I mostly coped with my lack of sleep though I did forget that I had designed this when some nice ladies came over to ask me about my baby cardigan design. “I’ve never designed a baby cardigan in my life” was the answer which popped out of my mouth until I was shown a photo of said design “Oh yes I did design that one.” Not my proudest moment!

The sheep offered their amazing reassuring baas and my 4pm I was mooching around by the Castlemilk Moorit stand drawing spiritual sustenance from the beautiful faces of their ginger lambs.



Saturday at Woolfest was vastly enhanced by 7 or 8 hours of sleep and a big sack o’ salty cashew nuts, then Sunday was a day of rest with amazing friends and comrades and on Monday I drove home. Yesterday I worked in Oxford, posted off orders of KNITSONIK books and went to the hospital to see how everything is going.
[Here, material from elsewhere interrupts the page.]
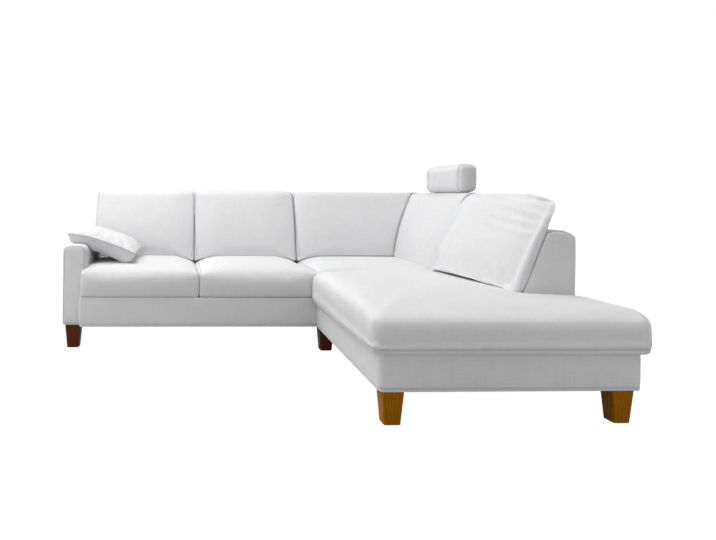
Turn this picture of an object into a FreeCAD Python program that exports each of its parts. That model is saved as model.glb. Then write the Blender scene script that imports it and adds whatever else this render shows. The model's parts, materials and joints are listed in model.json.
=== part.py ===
import FreeCAD, Part
import math
import os

# A corner sofa in two upholstered units on square tapered feet. The seat unit has two seats and
# the left arm. The long unit holds the corner seat and the chaise. A low back runs round the
# rear and the outer side, with taller back cushions before it, a plug-in headrest and two loose
# cushions. Sizes are millimetres, +Z is up. X = 0 is the inner side of the long unit and Y = 0
# the front of the seat unit while the model is built; save() then moves the origin to the
# middle of the footprint on the floor.

V = FreeCAD.Vector

# Plan
SEAT_WIDTH = 653.0
SEAT_COUNT = 2
LEG_DEPTH = 1005.0
CHAISE_REACH = 1147.0
UNIT_GAP = 2.0

# Heights
FOOT_HEIGHT = 128.0
BASE_HEIGHT = 161.0
SEAT_HEIGHT = 151.0
BACK_HEIGHT = 884.0
LOW_BACK_HEIGHT = 713.0

# Base frame and its cover
COVER_THICKNESS = 10.0
RAIL_THICKNESS = 23.0
PLATE_THICKNESS = 3.0
CORNER_RADIUS = 28.0
SEAM_RADIUS = 12.0
BLOCK_SIDE = 60.0
BLOCK_HEIGHT = 60.0
LINING_THICKNESS = 1.5
DECK_THICKNESS = 12.0

# Springs
SPRING_WIRE = 4.0
SPRING_WIDTH = 44.0
SPRING_HALF_WAVE = 52.0
SPRINGS_PER_SEAT = 4
CHAISE_SPRINGS = 6
SPRING_EDGE_MARGIN = 75.0
SPRING_END_LENGTH = 14.0
SPRING_FRONT_SETBACK = 4.0
SPRING_REAR_SETBACK = 8.0
SPRING_RAIL_GAP = 3.0
CLIP_THICKNESS = 2.0
CLIP_WIDTH = 18.0
CLIP_LENGTH = 20.0
FELT_THICKNESS = 3.0

# Seat cushions
SEAT_EDGE_RADIUS = 55.0
SEAT_CROWN = 12.0
SEAT_LEAST_CROWN = 1.0
SEAT_FRONT_BULGE = 8.0
SEAT_LEAST_BULGE = 0.5
SEAT_SEAM_DROP = 26.0
SEAT_SEAM_INSET = 7.0
SEAT_LOWER_RADIUS = 14.0
SEAT_REAR_RISE = 6.0
SEAM_GAP = 1.6
SIDE_OVERHANG = 45.0
END_OVERHANG = 22.0
END_CORNER_RADIUS = 62.0
LIP_DROP = 17.0
LIP_GAP = 0.6
CORNER_EDGE_RADIUS = 24.0
END_STEPS = 4

# Arm
ARM_WIDTH = 128.0
ARM_HEIGHT = 571.0
ARM_SHOULDER = 40.0
ARM_FRONT_RADIUS = 12.0
ARM_LAP = 27.0
ARM_SETBACK = 43.0
ARM_CLEARANCE = 1.0
BOARD_THICKNESS = 18.0
PANEL_THICKNESS = 4.0
LEAST_RADIUS = 2.0

# Low back
BACK_LEAN = 0.406
LOW_BACK_FOOT_DEPTH = 261.0
BACK_FOOT_HEIGHT = 430.0
LOW_BACK_INSET = 12.0
LOW_BACK_COVER = 12.0
LOW_BACK_REAR_DROP = 22.0
LOW_BACK_TOP_FALL = 55.0
LOW_BACK_FRONT_RADIUS = 22.0
LOW_BACK_REAR_RADIUS = 14.0
LOW_BACK_LAP = 68.0
LOW_BACK_END = 770.0
RIB_THICKNESS = 18.0
TOP_RAIL_WIDTH = 30.0
TOP_RAIL_HEIGHT = 45.0
TOP_RAIL_REAR_GAP = 12.0

# Back cushions
BACK_SEAT_RISE = 5.0
BACK_FOOT_THICKNESS = 108.0
BACK_TOP_THICKNESS = 98.0
BACK_CROWN = 36.0
BACK_TOP_RADIUS = 38.0
BACK_REAR_RADIUS = 26.0
BACK_FOOT_RADIUS = 16.0
BACK_SEAM_SIZE = 0.9
BACK_SEAM_ROUND = 60.0
BACK_LAP = 58.0

# Loose back cushion
LOOSE_LENGTH = 765.0
LOOSE_SIDE_GAP = 4.0
LOOSE_CLEARANCE = 1.0
LOOSE_TOP_SAG = 2.0
LOOSE_FOOT_THICKNESS = 140.0
LOOSE_END_SIZE = 0.8
LOOSE_END_ROUND = 85.0
LOOSE_REAR_RADIUS = 50.0

# Headrest
HEADREST_LENGTH = 480.0
HEADREST_HEIGHT = 149.0
HEADREST_THICKNESS = 107.0
HEADREST_RADIUS = 24.0
HEADREST_LOWER_RADIUS = 12.0
HEADREST_BULGE = 4.0
HEADREST_END_SIZE = 0.78
HEADREST_END_STEPS = 3
HEADREST_NEAR_END = 70.0
HEADREST_GAP = 11.0
HEADREST_BOARD = 15.0
HEADREST_BOARD_MARGIN = 40.0
HEADREST_BOARD_FOOT = 25.0
HEADREST_BOARD_HEAD = 28.0
STEM_DIAMETER = 12.0
STEM_SPACING = 300.0
STEM_CLEARANCE = 0.5
STEM_DEPTH = 175.0
STEM_HEAD = 105.0
STEM_SET_IN = 18.0
STEM_BEND = 22.0
SLEEVE_WALL = 2.5
SLEEVE_GAP = 0.5
SLEEVE_LENGTH = 190.0
MOUNT_BOARD_THICKNESS = 18.0
MOUNT_BOARD_REACH = 73.0

# Arm cushion
ARM_CUSHION_LENGTH = 480.0
ARM_CUSHION_WIDTH = 404.0
ARM_CUSHION_THICKNESS = 112.0
ARM_CUSHION_ANGLE = 18.0
ARM_CUSHION_REAR_GAP = 130.0
ARM_CUSHION_REACH = 79.0
ARM_CUSHION_RISE = 21.0
ARM_CUSHION_EAR = 12.0
ARM_CUSHION_CORNER = 34.0

# Flat pieces that stand for an arc where a form is faceted
ARC_PIECES = 3
ROD_SIDES = 16

# Feet
FOOT_TOP = 83.0
FOOT_BOTTOM = 63.0
FOOT_CORNER = 5.0
FOOT_MARGIN = 9.0
FOOT_END_MARGIN = 1.0
FOOT_ARM_SHIFT = 7.0
FOOT_JOINT_SHIFT = 5.0
CHAISE_LEFT_FOOT_SHIFT = 4.0
CHAISE_RIGHT_FOOT_SHIFT = 17.0
GLIDE_HEIGHT = 3.0
GLIDE_MARGIN = 8.0
PLATE_SIDE = 56.0
PLATE_POCKET_GAP = 1.0
BOLT_DIAMETER = 8.0
BOLT_IN_FOOT = 30.0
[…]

Today I am tidying up the mess I made bringing stuff to and from WOOLFEST, and later I’m visiting my SiL in hospital with a tablet full of audio books to allay the tedious bordeom of the ward. I keep thinking about the role that photos are playing in things at the moment for her; she doesn’t remember my party or much from the past few weeks and photos of what has been going on really help her to put it all together, apparently. And yet it goes without saying that none of us felt it was right to photograph her dramatic exit from my house this time last week and so the only evidence that survives is in our memories.

Between the highs of the duck house and Woolfest and the lows of illness and emergencies in the family it really has been a strange week. This isn’t much of a blog post but I feel – a bit like my SiL – that going through events can sometimes help us to make sense of them.